Scripts that build objects
● ● ● ● ●

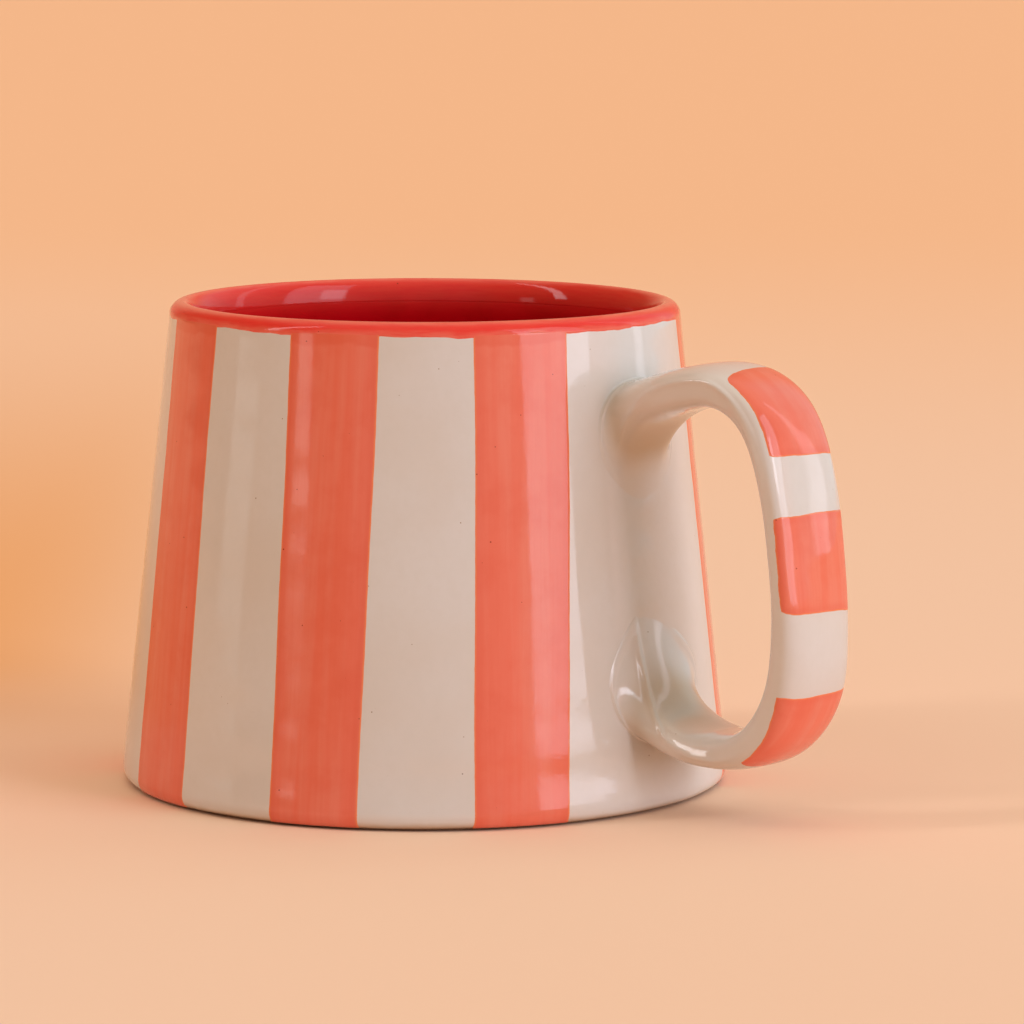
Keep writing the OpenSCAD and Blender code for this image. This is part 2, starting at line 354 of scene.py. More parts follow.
# Colours, as linear red, green and blue
IRON = (0.11, 0.04, 0.012)
FAINT_IRON = (0.36, 0.24, 0.15)
CREAM = (0.69, 0.63, 0.58)
CREAM_WARM = (0.67, 0.59, 0.52)
CREAM_MOTTLE = (0.64, 0.57, 0.50)
CREAM_EDGE = (0.50, 0.31, 0.16)
# Glaze pooled round the handle's joints, darkened with painted shade
CREAM_POOLED_SHADE = (0.56, 0.41, 0.27)
CORAL = (0.81, 0.170, 0.100)
CORAL_DEEP = (0.75, 0.115, 0.058)
CORAL_THIN = (0.82, 0.245, 0.165)
CORAL_LINE = (0.84, 0.25, 0.085)
RIM_RED = (0.79, 0.052, 0.033)
RIM_DEEP = (0.77, 0.030, 0.025)
RIM_THIN = (0.82, 0.20, 0.13)
# The liner's reds: partly its own deep glaze, partly painted shade down inside the cup
LINER_RED_SHADED = (0.55, 0.0008, 0.006)
LINER_DEEP_SHADED = (0.47, 0.0008, 0.004)
SPECK_RED = (0.32, 0.035, 0.012)
CLAY = (0.34, 0.19, 0.10)
CLAY_DARK = (0.20, 0.10, 0.05)
CLAY_GRAIN = (0.07, 0.03, 0.015)


def cream_colour(tree, where):
    """Off-white glaze: slow warm and pale areas, a fine mottle and iron specks."""
    slow = between(tree, noise(tree, where, 26.0, 3.0), 0.35, 0.70)
    fine = between(tree, noise(tree, where, 1.6, 4.0, 0.6), 0.35, 0.75, 0.0, 0.22)
    colour = blend(tree, slow, CREAM, CREAM_WARM)
    colour = blend(tree, fine, colour, CREAM_MOTTLE)
    colour = blend(tree, specks(tree, where, 2.3, 0.14, 0.5), colour, FAINT_IRON)
    return blend(tree, specks(tree, where, 6.5, 0.34, 0.55), colour, IRON)


def cream_glaze():
    """The pale coat: browner where it stops just above the table, and warmer and darker round the handle's
    joints, where a layer of the mesh marks pooled glaze and painted shade.
    """
    material, tree = new_material("cream_glaze")
    where = place_mm(tree)
    height = add(tree, "SeparateXYZ", {0: where}).outputs["Z"]
    uneven = maths(tree, "ADD", height, between(tree, noise(tree, where, 5.0, 3.0), 0, 1, -0.3, 0.3))
    edge = between(tree, uneven, BARE, BARE + 1.3, 0.75, 0.0)
    # Warmer and darker round the handle's joints: pooled glaze, with painted shade in the hollows
    pool_shade = add(tree, "Attribute", attribute_name="pool_shade").outputs["Fac"]
    colour = blend(tree, pool_shade, cream_colour(tree, where), CREAM_POOLED_SHADE)
    colour = blend(tree, edge, colour, CREAM_EDGE)
    finish_glaze(tree, colour, where)
    return material


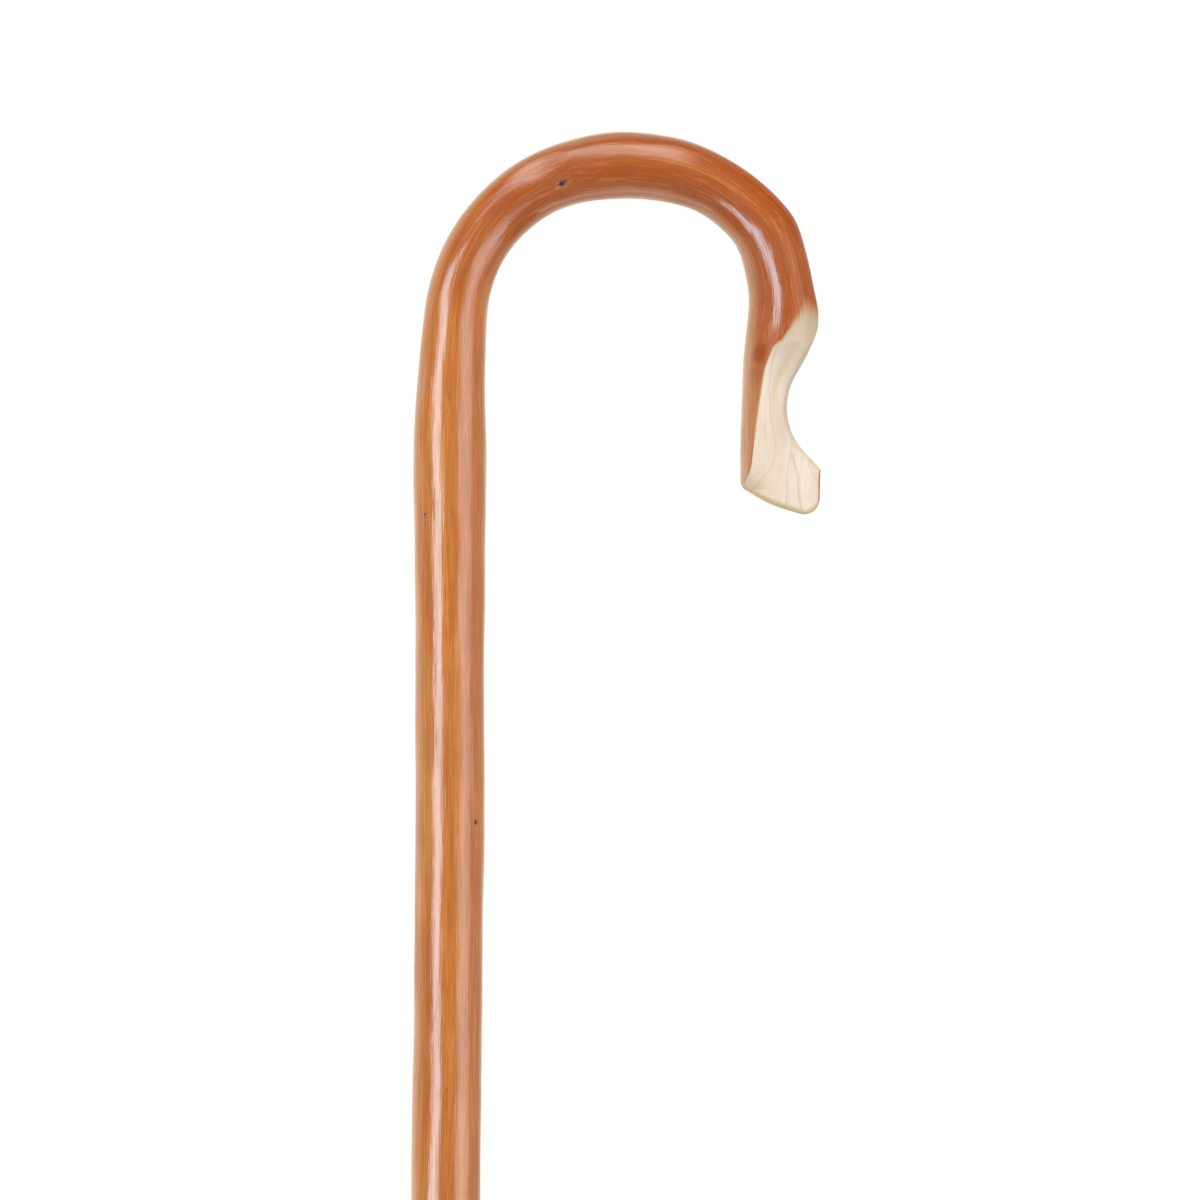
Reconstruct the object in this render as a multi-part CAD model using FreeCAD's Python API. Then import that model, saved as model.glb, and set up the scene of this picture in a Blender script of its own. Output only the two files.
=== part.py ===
import FreeCAD, Part
import math
import os

# A shepherd's neck crook: one stick of chestnut, bent with steam into an open hook
# and whittled at its free end, with a metal ferrule at the foot.
# Millimetres. The shank stands along +Z with its foot on the origin, and the hook
# bends over towards +X, so the whole hook lies in the XZ plane.

# Shank
FOOT_TO_BEND = 1152.7           # sole of the foot to where the bend starts
FOOT_DIAMETER = 23.6            # wood just above the ferrule
GRIP_DIAMETER = 25.5            # the straight, round stretch that is held
GRIP_LENGTH = 400.0
SWELL_LENGTH = 112.7            # top of that stretch to the start of the bend
SWELL_DIAMETER = 26.0           # halfway up the swell
FOOT_CHAMFER = 0.6

# Bend, from the shank round to the free end: radius of the stick's middle line,
# turn in degrees, and the stick's diameter where the arc starts and halfway along it
BEND = (
    ("easing", 562.0, 5.2, 26.8, 24.9),
    ("near shoulder", 59.1, 69.9, 23.3, 22.1),
    ("crown", 77.4, 25.3, 23.3, 24.4),
    ("far shoulder", 57.9, 41.2, 24.3, 22.5),
    ("knuckle", 25.0, 19.5, 23.5, 24.1),
    ("drop", 85.8, 19.9, 23.9, 24.0),
)
SECTION_STEP = 10.0             # about the distance between two sections of the bend

# Nose: the straight free end, which flares out of the bend
NOSE_LENGTH = 70.4              # end of the bend to the lowest point of the toe
NOSE_START_DIAMETER = 26.3
NOSE_FLARE = ((16.0, 28.8), (34.0, 29.5))   # distance down the nose, diameter
TOE_DIAMETER = 29.7
NOSE_SPARE = 12.0               # extra length that the end cut takes off

# Whittled outline of the nose, as straight knife cuts with rounded corners. Each corner has
# its distance in from the toe's outer side, its height above the toe's lowest point, and
# its rounding. The notch runs from above the shoulder down to past the toe's lip, and
# the slanted end cut from past the toe's corner to past its heel.
NOTCH = (
    (-2.6, 88.0, 0.0),
    (1.1, 66.7, 90.0),
    (19.0, 35.8, 23.5),
    (-2.2, 14.2, 0.0),
)
END_CUT = (
    (-1.8, 10.0, 0.0),
    (2.3, -1.3, 5.3),
    (17.8, 3.5, 50.0),
    (28.2, 9.3, 4.0),
    (33.0, 17.0, 0.0),
)
NOTCH_ROUNDING = 4.5            # soft ridges beside the notch
END_ROUNDING = 1.8              # edges of the end cut
TOUCHING = 0.01                 # closer than this, an edge lies on a line

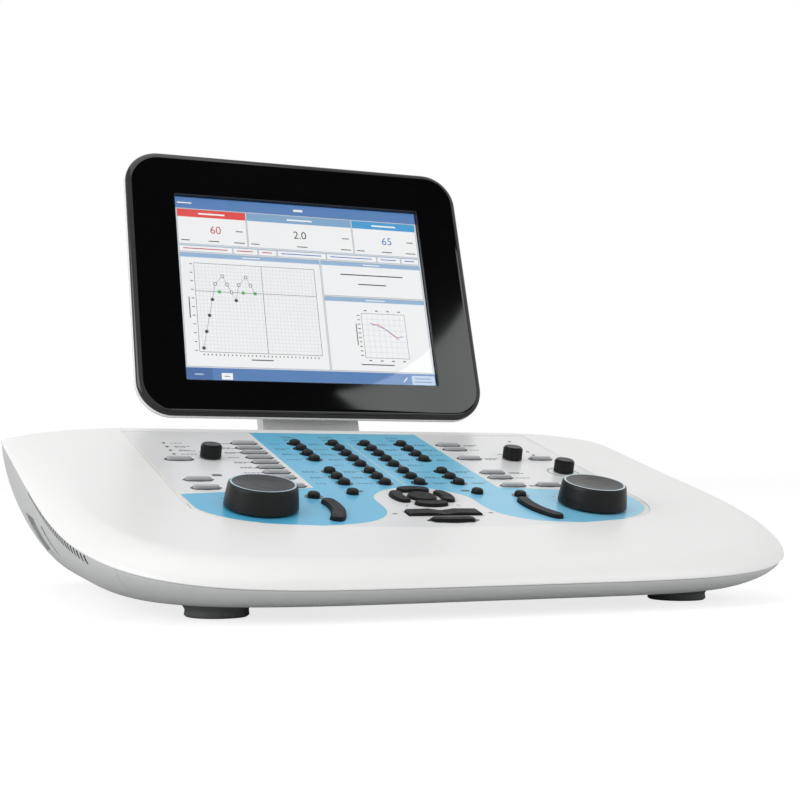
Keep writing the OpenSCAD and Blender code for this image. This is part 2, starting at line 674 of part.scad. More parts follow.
// Encoder body on the board, with a bushing round the shaft of the dial or knob
module encoder(size, shaft, top) difference() {
  union() {
    layer(board_top, board_top + encoder_h) square(size, center = true);
    layer(board_top, top) circle(shaft + bushing_wall);
  }
  layer(board_top + 1, top + 1) circle(shaft + shaft_gap);
}
module dial_encoders() color("darkgray") panel_frame() for (p = dials_at) translate(p)
  encoder(dial_encoder, dial_shaft_r, bushing_top);
module knob_encoders() color("darkgray") panel_frame() for (p = knobs_at) translate(p)
  encoder(knob_encoder, knob_shaft_r, bushing_top);
module key_windows() color("darkslategray") panel_frame() layer(overlay_top, overlay_top + window_t) {
  for (p = windowed) translate(p) difference() {
    eye_2d(window_l, window_d);
    circle(key_r + key_gap);
  }
  for (p = wide_keys) translate(p) bar_window_2d(wide_l, wide_d, 4, 3.4);
  translate(front_bar_at) bar_window_2d(front_bar_l, front_bar_d, 7, 4.6);
}
module panel_leds() color("honeydew") panel_frame() {
  for (p = concat(round_leds, eye_leds, [sensor_at])) translate(p)
    layer(tray_bottom + 0.2, overlay_top + 0.3) circle(led_r);
  for (p = eye_leds) translate(p) layer(overlay_top, overlay_top + led_lens_t) eye_2d(eye_led[0], eye_led[1]);
  translate(sensor_at) layer(overlay_top, overlay_top + led_lens_t) square(sensor_size, center = true);
}

module speaker() color("dimgray") translate([speaker_at[0], footprint_y + speaker_at[1], hull_floor + wall])
  rotate_extrude() polygon([[0, 5], [5, 3.4], [speaker_r - 5, 1.4], [speaker_r, 0], [speaker_r, 2.6],
    [speaker_r - 4, 4], [12, 13], [15, 13], [15, 20], [0, 20]]);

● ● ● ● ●

What to do →
Transcribe the records above exactly, beginning at the line that contains "Reconstruct the object" and ending with the line that contains "FOOT_CHAMFER = 0.6", both included, and nothing else.

Finished answer →
Reconstruct the object in this render as a multi-part CAD model using FreeCAD's Python API. Then import that model, saved as model.glb, and set up the scene of this picture in a Blender script of its own. Output only the two files.
=== part.py ===
import FreeCAD, Part
import math
import os

# A shepherd's neck crook: one stick of chestnut, bent with steam into an open hook
# and whittled at its free end, with a metal ferrule at the foot.
# Millimetres. The shank stands along +Z with its foot on the origin, and the hook
# bends over towards +X, so the whole hook lies in the XZ plane.

# Shank
FOOT_TO_BEND = 1152.7           # sole of the foot to where the bend starts
FOOT_DIAMETER = 23.6            # wood just above the ferrule
GRIP_DIAMETER = 25.5            # the straight, round stretch that is held
GRIP_LENGTH = 400.0
SWELL_LENGTH = 112.7            # top of that stretch to the start of the bend
SWELL_DIAMETER = 26.0           # halfway up the swell
FOOT_CHAMFER = 0.6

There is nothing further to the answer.